Sultan’s study didn't explore why cannabis use is associated with more mental health complications — it simply found a link. However, he says that cannabis use tends to feed into an unhealthy cycle with conditions such as depression and anxiety.

“Take a kid who is having some trouble and is at risk for depression: He gets an exposure to cannabis while he’s younger and feels less stress. Then it happens more and starts to waken his mind to this feeling that the substance makes him feel better,” Sultan says. “The more you use it, the more it negatively affects your thinking. That’s increasing the likelihood of depression and more suicidal thoughts. It’s feedback that spirals downward and gets to a place that really concerns us as child psychiatrists.”

This also brings up the larger question of which comes first: the mental health conditions or the pot use.
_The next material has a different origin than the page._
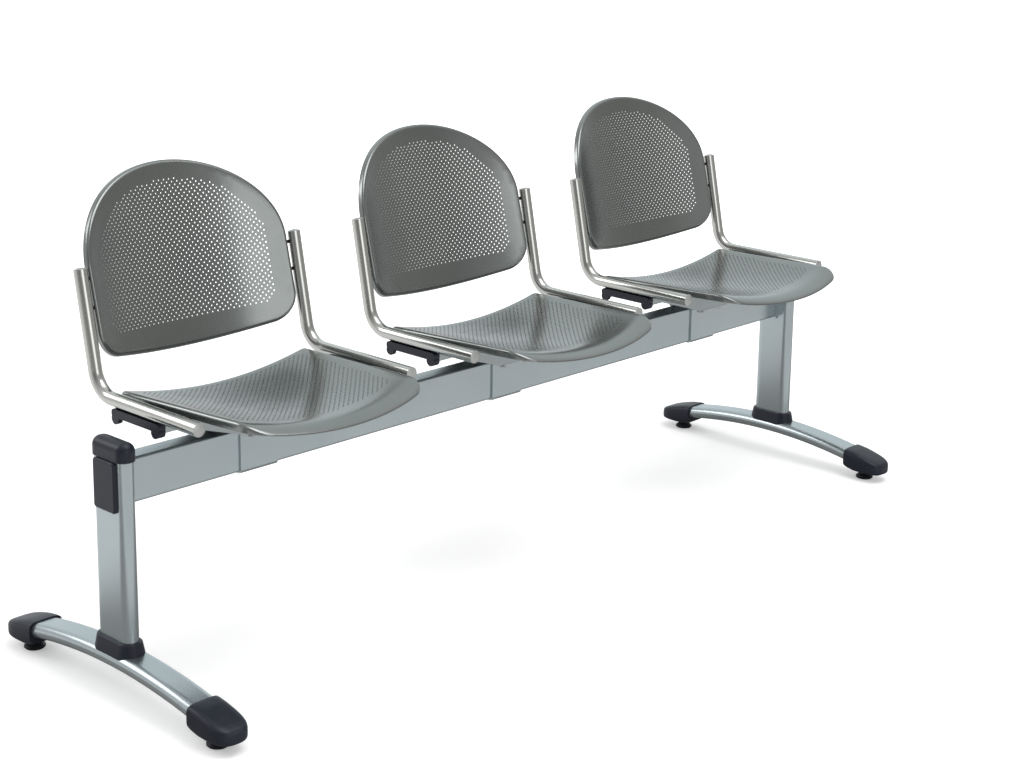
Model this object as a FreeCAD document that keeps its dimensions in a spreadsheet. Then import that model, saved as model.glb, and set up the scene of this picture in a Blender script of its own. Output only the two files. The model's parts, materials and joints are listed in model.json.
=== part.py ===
# A bench of three perforated steel seats on one beam, carried by two legs with arched feet.
# Millimetres. X runs along the beam, the sitter faces -Y, Z is up, and the floor is z = 0.
# The origin lies on the floor under the middle of the bench.
import FreeCAD, Part
import Sketcher
import math
import os

Vector = FreeCAD.Vector

doc = FreeCAD.newDocument("beam_seating")
sheet = doc.addObject("Spreadsheet::Sheet", "sizes")

# Driving dimensions

DRIVING_SIZES = [
    ("seat_pitch", 570, "middle of one seat to the middle of the next"),
    ("leg_span", 1676, "middle of one upright to the middle of the other"),
    ("glide_spread", 476, "front levelling foot to rear levelling foot"),
    ("tube_wall", 2, "wall of the legs, feet and beam"),
    ("upright_depth", 80, "flat oval upright, front to back"),
    ("upright_width", 28, "flat oval upright, along the beam"),
    ("upright_top", 392, "height of the top of the uprights"),
    ("foot_width", 52, "flat oval foot tube, along the beam"),
    ("foot_height", 25, "flat oval foot tube, up and down"),
    ("foot_crown", 63, "height of the foot tube's middle line under the upright"),
    ("foot_rise", 21, "drop of that line from the crown to the chord's ends"),
    ("foot_chord", 215, "half of the chord that the drop is measured on"),
    ("foot_reach", 222, "middle of the foot to each cut end of its tube"),
    ("beam_height", 71, "beam tube, up and down"),
    ("beam_depth", 37, "beam tube, front to back"),
    ("beam_corner", 4, "outer corner radius of the beam tube"),
    ("beam_front", -6.5, "where the beam's front face lies"),
    ("beam_bottom", 301.5, "height of the underside of the beam"),
    ("end_plate_thickness", 5, "plate welded to each end of the beam"),
    ("end_plate_height", 77, "that plate, up and down"),
    ("end_plate_depth", 46, "that plate, front to back"),
    ("leg_bolt_size", 10, "bolts through the upright into the end plate"),
    ("leg_bolt_spacing", 36, "one of those bolts to the other"),
    ("leg_bolt_head", 3.5, "height of their low heads"),
    ("top_cap_wall", 2.5, "moulded cap on the upright"),
    ("top_cap_lap", 12, "how far that cap reaches down the upright"),
    ("top_cap_crown", 16.5, "how far it stands above the upright"),
    ("top_cap_round", 14, "rounding of its top edge"),
    ("cover_height", 79, "moulded cover over the leg bolts"),
    ("cover_width", 54, "that cover, front to back"),
    ("cover_depth", 6.5, "how far it stands off the upright"),
    ("cover_bottom", 300, "height of its lower edge"),
    ("cover_corner", 6, "rounding of its outline"),
    ("cover_round", 3, "rounding of its outer edge"),
    ("cover_lip", 3, "width of its rim that lies on the upright"),
    ("collar_height", 31, "moulded boot at the foot of the upright"),
    ("collar_spread", 11, "how far the boot stands out at its foot"),
    ("collar_taper", 11, "slope of the boot's sides in degrees"),
    ("collar_round", 2.5, "rounding of its upper edge"),
    ("foot_cap_start", 204, "middle of the foot to where a foot cap begins"),
    ("foot_cap_nose", 286, "middle of the foot to the nose of a foot cap"),
    ("foot_cap_width", 61, "foot cap, along the beam"),
    ("foot_cap_bottom", 15, "height of the underside of a foot cap"),
    ("foot_cap_round", 9, "rounding of the foot cap's upper edges"),
    ("foot_cap_corner", 27, "rounding of its nose in plan"),
    ("foot_cap_heel_run", 16, "slope under its inner end, along the foot"),
    ("foot_cap_heel_rise", 14, "that slope, up and down"),
    ("foot_cap_toe_run", 18, "slope under its nose, along the foot"),
    ("foot_cap_toe_rise", 8, "that slope, up and down"),
    ("foot_cap_waist", 16, "top of the nose above its underside"),
    ("foot_cap_cover", 2.5, "how far it stands above the foot tube where it begins"),
    ("foot_cap_knee_run", 22, "from its inner end to where its top turns down to the nose"),
    ("foot_cap_knee_drop", 4, "drop of its top over that run"),
    ("glide_size", 35, "disc of a levelling foot"),
    ("glide_height", 10, "height of that disc"),
    ("stem_size", 8, "screwed stem of a levelling foot"),
    ("glide_edge", 2, "chamfer under the disc, and height of its side"),
    ("glide_sole", 3, "rubber under the stem's head, and the lip over it"),
    ("stem_collar", 2, "how far the stem's head stands out all round"),
    ("stem_top", 36, "height of the stem's upper end when it is screwed home"),
    ("insert_size", 14, "threaded insert in the foot cap"),
    ("insert_height", 16, "height of that insert"),
    ("stem_room", 3, "depth of the foot cap's hole past the stem"),
    ("bracket_length", 75, "saddle bracket, along the beam"),
    ("bracket_sheet", 3, "sheet of the saddle bracket"),
    ("bracket_flange", 29, "how far its flanges turn out"),
    ("bracket_bolt_size", 8, "bolts from its flanges into the cross channel"),
    ("bracket_bolt_spacing", 52, "one of those bolts to the next, along the beam"),
    ("channel_sheet", 2.5, "sheet of the cross channel"),
    ("channel_width", 100, "cross channel, front to back"),
    ("channel_half", 214, "middle of the channel to its cut ends"),
    ("channel_top", 57, "channel's highest face above the beam"),
    ("channel_end_depth", 19, "depth of the channel's sides at its ends"),
    ("channel_dip", 14, "how far its top dips in the middle"),
    ("channel_flat", 190, "middle of the channel to where the dip begins"),
    ("channel_knee", 165, "middle of the channel to where the sides grow deeper"),
    ("channel_foot", 48, "half the length of its feet on the saddle bracket"),
    ("lobe_size", 18, "round ends of the channel's end caps"),
    ("lobe_drop", 24, "how far the end caps hang below the channel's top"),
    ("channel_cap_bar", 13, "height of the end cap between its round ends"),
    ("channel_cap_round", 5, "corner radius of that bar"),
    ("channel_cap_lap", 7, "how far the end cap laps the channel"),
    ("channel_cap_depth", 7, "end cap's thickness past the channel"),
    ("tube_size", 22, "side tubes that carry the backrest"),
    ("side_tube_wall", 1.5, "their wall"),
    ("tube_spread", 425, "middle of one side tube to the middle of the other"),
    ("tube_front", -136.5, "where their front ends lie"),
    ("tube_run", 215, "straight run from the front end to the bend"),
    ("tube_bend", 45, "radius of the bend"),
    ("tube_lean", 11.5, "how far they lean back, in degrees"),
    ("tube_top", 631, "height of their upper ends"),
    ("plug_length", 12, "plug inside the tube"),
    ("plug_crown", 3, "how far the plugs in the tube ends stand out"),
    ("shell_sheet", 2, "sheet of the seats and backrests"),
    ("back_half_width", 197, "middle of a backrest to its edge"),
    ("back_tall", 305.5, "height of a backrest along its own slope"),
    ("back_shoulder", 150, "from its lower edge to where the dome begins"),
    ("back_corner", 46, "radius of its lower corners"),
    ("back_belly", 1480, "radius of its bowed lower edge"),
    ("back_sweep", 435, "radius that it curves round the sitter"),
    ("back_lean", 14, "how far it leans back, in degrees"),
    ("back_bottom", 470.5, "height of its lower edge"),
    ("back_seat_gap", 159.5, "where the middle of its lower edge lies"),
    ("back_rim", 13, "depth of its turned rim"),
    ("back_round", 7, "radius of the turn"),
    ("seat_rear", 99.5, "where the rear edge of a seat lies"),
    ("seat_corner_front", -174.5, "where the middles of its front corners lie"),
    ("seat_front_corner", 46, "radius of its front corners"),
    ("seat_rear_corner", 10, "radius of its rear corners"),
    ("seat_nose", -236.5, "where the middle of its front edge lies"),
    ("seat_rear_half", 186, "half its width at the rear edge"),
    ("seat_front_half", 176, "half its width at the front corners"),
    ("seat_side_rear", 445, "height of its side edge at the rear"),
    ("seat_side_front", 460, "height of its side edge at the front"),
    ("seat_dip_rear", 23, "dip between the sides at the rear edge"),
    ("seat_dip_middle", 30, "dip between the sides half way"),
    ("seat_dip_front", 22, "dip between the sides at the front edge"),
    ("seat_rim", 15, "depth of its turned rim"),
    ("seat_round", 7, "radius of the turn"),
    ("rivet_size", 4, "rivets from the backrest into its tubes"),
    ("rivet_head", 6, "head of those rivets, and the spacers under the rim"),
    ("rivet_head_height", 2, "height of that head"),
    ("rivet_low", 92, "from the backrest's lower edge to its lower rivets"),
    ("rivet_high", 138, "from the same edge to its upper rivets"),
    ("bracket_bolt_length", 16, "shank of the bolts in the saddle bracket"),
    ("stud_size", 6, "studs under the seat"),
    ("stud_spacing", 120, "one stud to the next along the beam"),
    ("stud_rows", 60, "front row of studs to the rear row"),
    ("spacer_size", 24, "rubber spacers on those studs"),
    ("fit_gap", 0.3, "clearance between pieces that slip over each other"),
    ("thread_gap", 0.08, "clearance round a screwed stem"),
]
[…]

Experts say it’s a little more complex than that. “Most of the time, people use certain substances to numb some of the emotions and the feelings that they have,” Dr. Muhammad Zeshan, clinical assistant professor of psychiatry at Rutgers New Jersey Medical School, tells Yahoo Life. In the case of teens, that can be related to peer pressure or other stressors, he says, noting that cannabis “can help them feel relaxed, calm and happy, making them more likely to use it again.”

But Zeshan says the issue is more in-depth than saying that teens with mental health disorders are more likely to reach for marijuana. “There are a lot of factors that go into this,” he says.

Fisher agrees. “There is definitely a subset of kids with mental health issues who are looking for ways to self-medicate,” she says. “But marijuana also might unmask depression or suicidality in kids who previously hadn’t expressed it.”

What can parents do?

The messaging around marijuana over the past few years has been that it’s a relatively safe drug, Sultan says, and he encourages parents to talk to their kids about why that's not true. “Parents need to educate their kids on this,” he says. “Parents need to be looking at cannabis use, as well as their kids having an increased risk of depression and anxiety. Your radar needs to be up that they’re much more likely to have issues learning, depression and anxiety, and not assuming that it’s not problematic or ‘just a phase.’”

Fisher suggests that parents “talk to your kids frankly about the exposure of their brain to this substance and that it can lead to a lot of worsening of things.”

If you discover that your child is using pot, Zeshan recommends using a more compassionate approach to talking to them about their use. “Try to sit with your children and understand why they’re using it,” he says. “Then, try to help them. Are there any other ways to cope with peer pressure and stress? Rather than punishing them, be more understanding and try to meet them where they’re at.”

But experts stress that it’s important to address pot use and its potentially harmful effects with kids. “It’s scary,” Fisher says. “I don’t think we should dismiss this.”